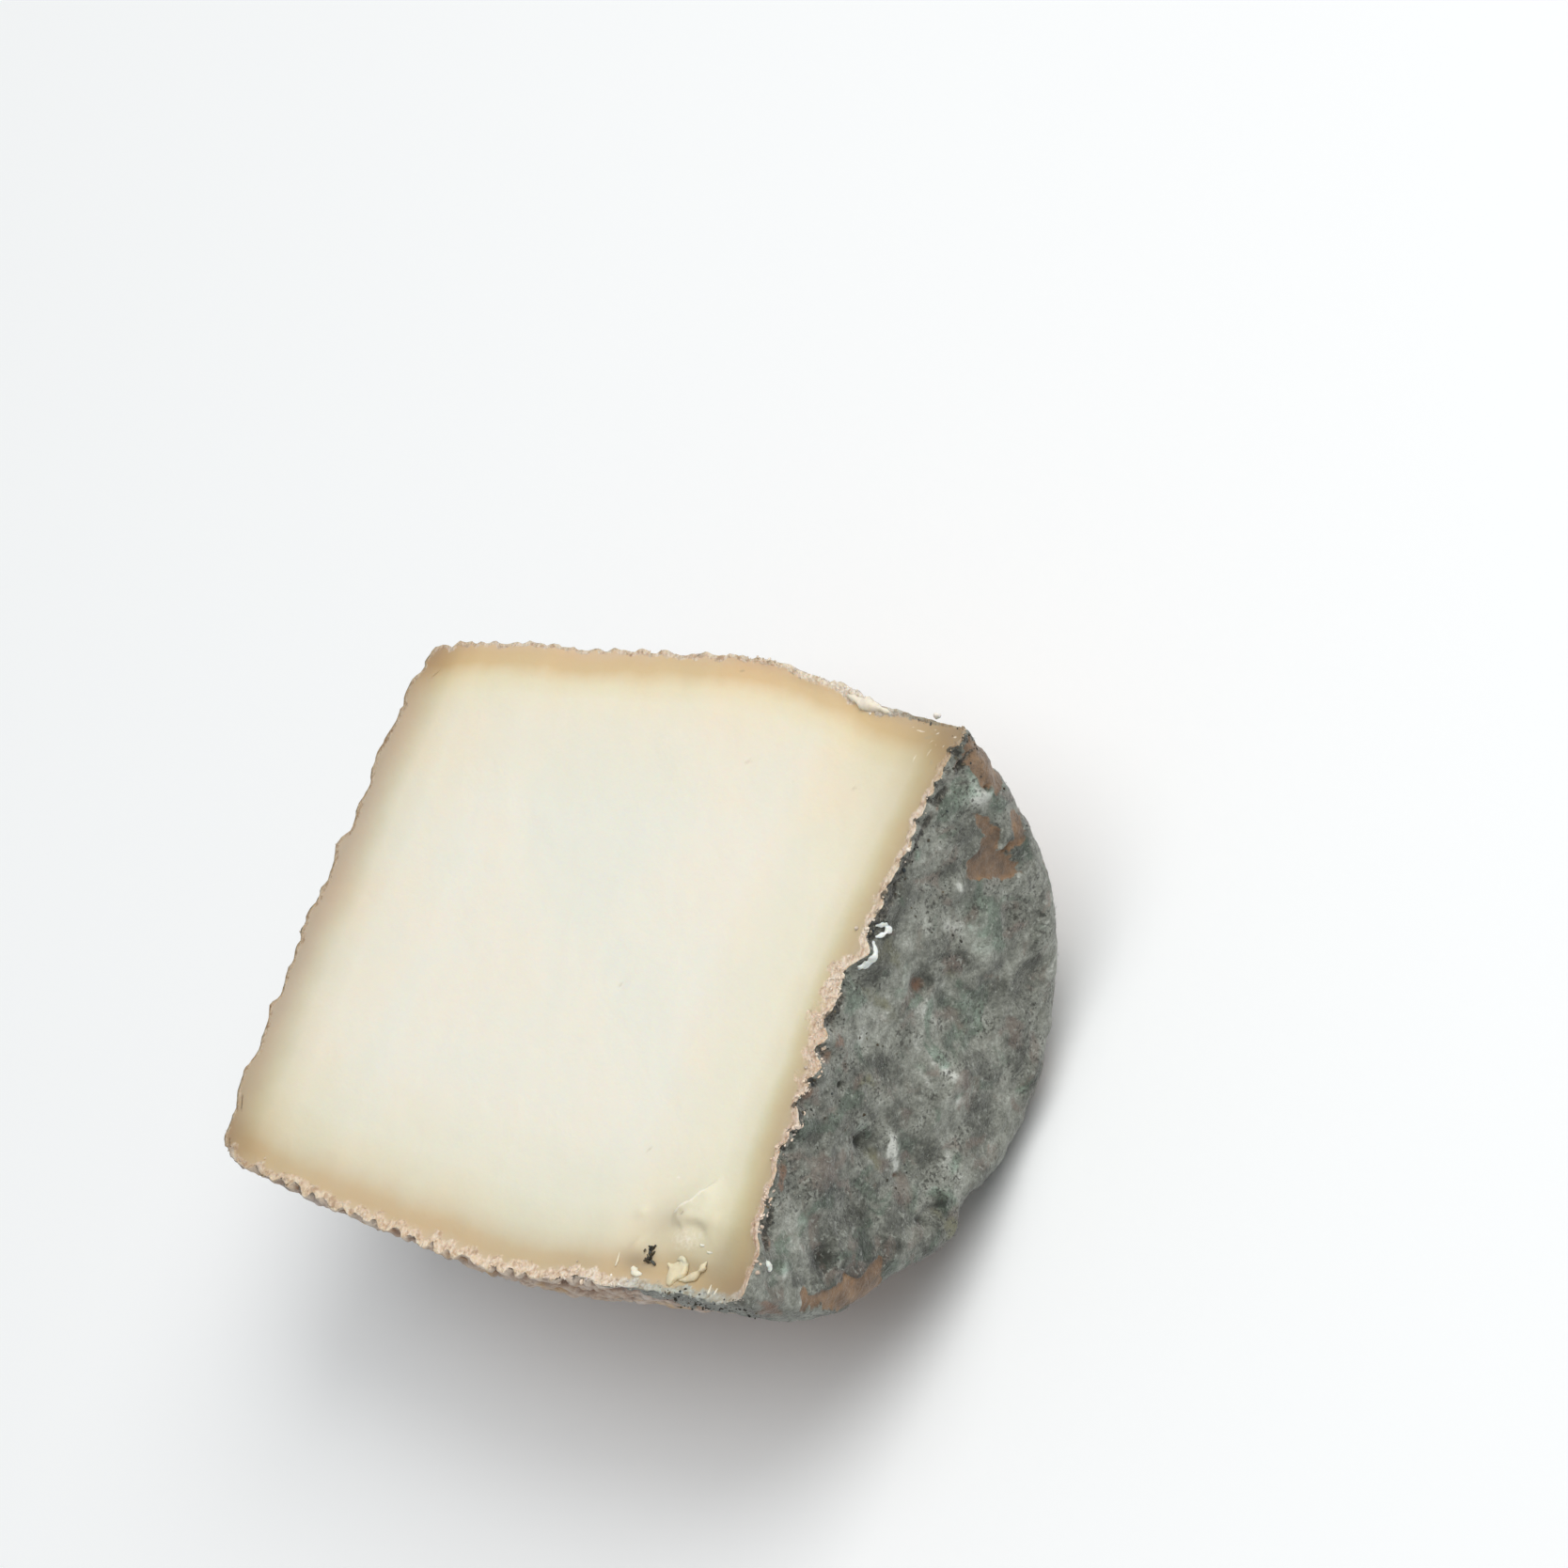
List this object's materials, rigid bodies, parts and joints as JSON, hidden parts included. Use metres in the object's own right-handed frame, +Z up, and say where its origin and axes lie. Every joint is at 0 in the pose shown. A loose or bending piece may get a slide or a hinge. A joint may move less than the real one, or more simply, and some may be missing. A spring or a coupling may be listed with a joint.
{
  "type": "half cheese wheel",
  "caption": "Upright farmhouse goat's cheese cut in half lengthwise, pale paste up, with a wrinkled rind and one mouldy end.",
  "frame": {"origin": "under the middle of the half cheese, on the surface that its belly rests on", "axes": "+X along the cheese's own axis towards the mouldy end, +Y across the cut face, +Z up, square to the cut face"},
  "size_m": [0.0814, 0.0695, 0.0339],
  "materials": {
    "cheese": "matt ivory paste with a darker edge, under a dull tan and grey natural rind"
  },
  "bodies": {
    "root": {"half_cheese": "cheese"}
  },
  "joints": []
}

- - - - - - -

Output all of the material exactly as written.

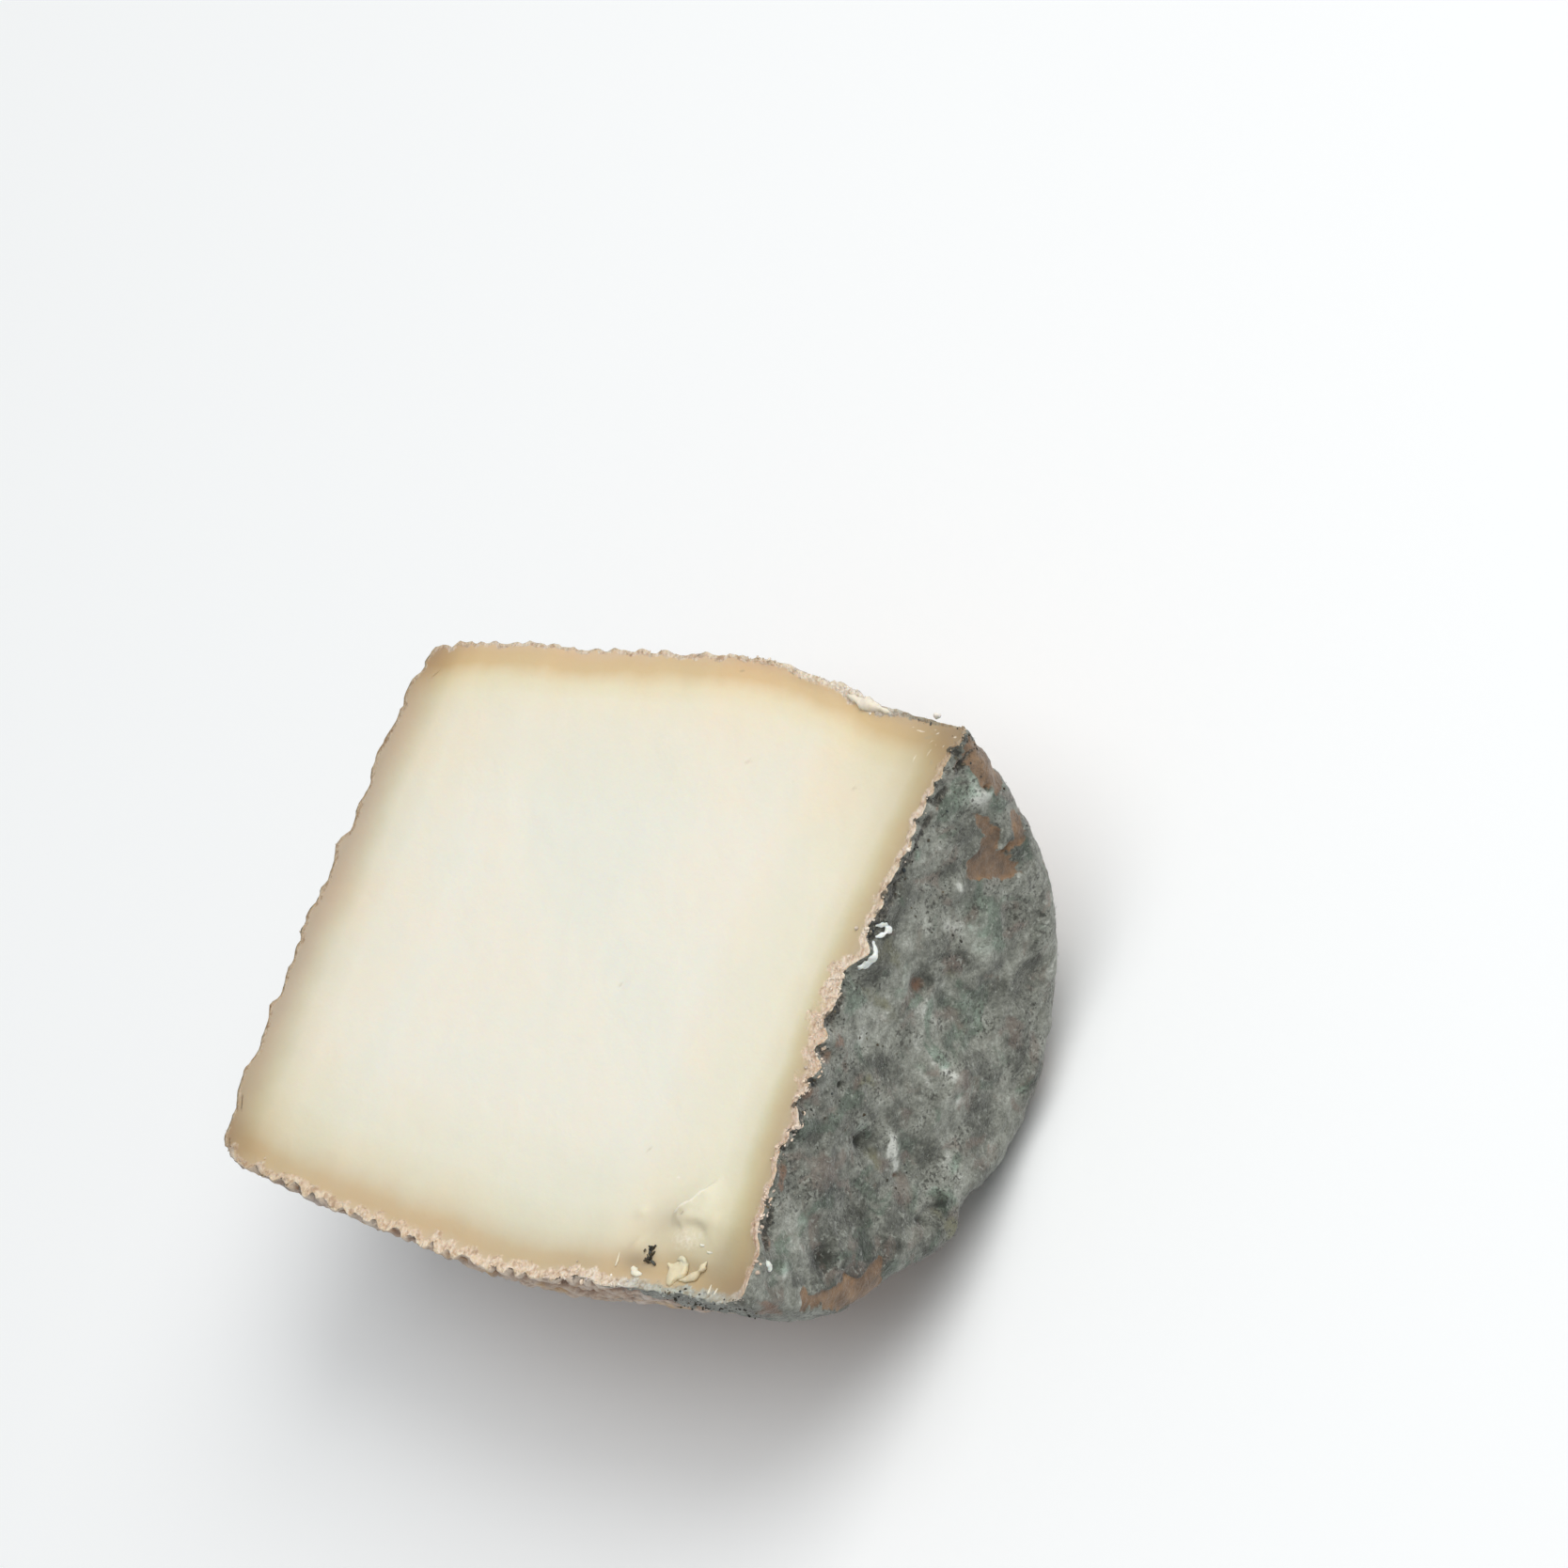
List this object's materials, rigid bodies, parts and joints as JSON, hidden parts included. Use metres in the object's own right-handed frame, +Z up, and say where its origin and axes lie. Every joint is at 0 in the pose shown. A loose or bending piece may get a slide or a hinge. A joint may move less than the real one, or more simply, and some may be missing. A spring or a coupling may be listed with a joint.
{
  "type": "half cheese wheel",
  "caption": "Upright farmhouse goat's cheese cut in half lengthwise, pale paste up, with a wrinkled rind and one mouldy end.",
  "frame": {"origin": "under the middle of the half cheese, on the surface that its belly rests on", "axes": "+X along the cheese's own axis towards the mouldy end, +Y across the cut face, +Z up, square to the cut face"},
  "size_m": [0.0814, 0.0695, 0.0339],
  "materials": {
    "cheese": "matt ivory paste with a darker edge, under a dull tan and grey natural rind"
  },
  "bodies": {
    "root": {"half_cheese": "cheese"}
  },
  "joints": []
}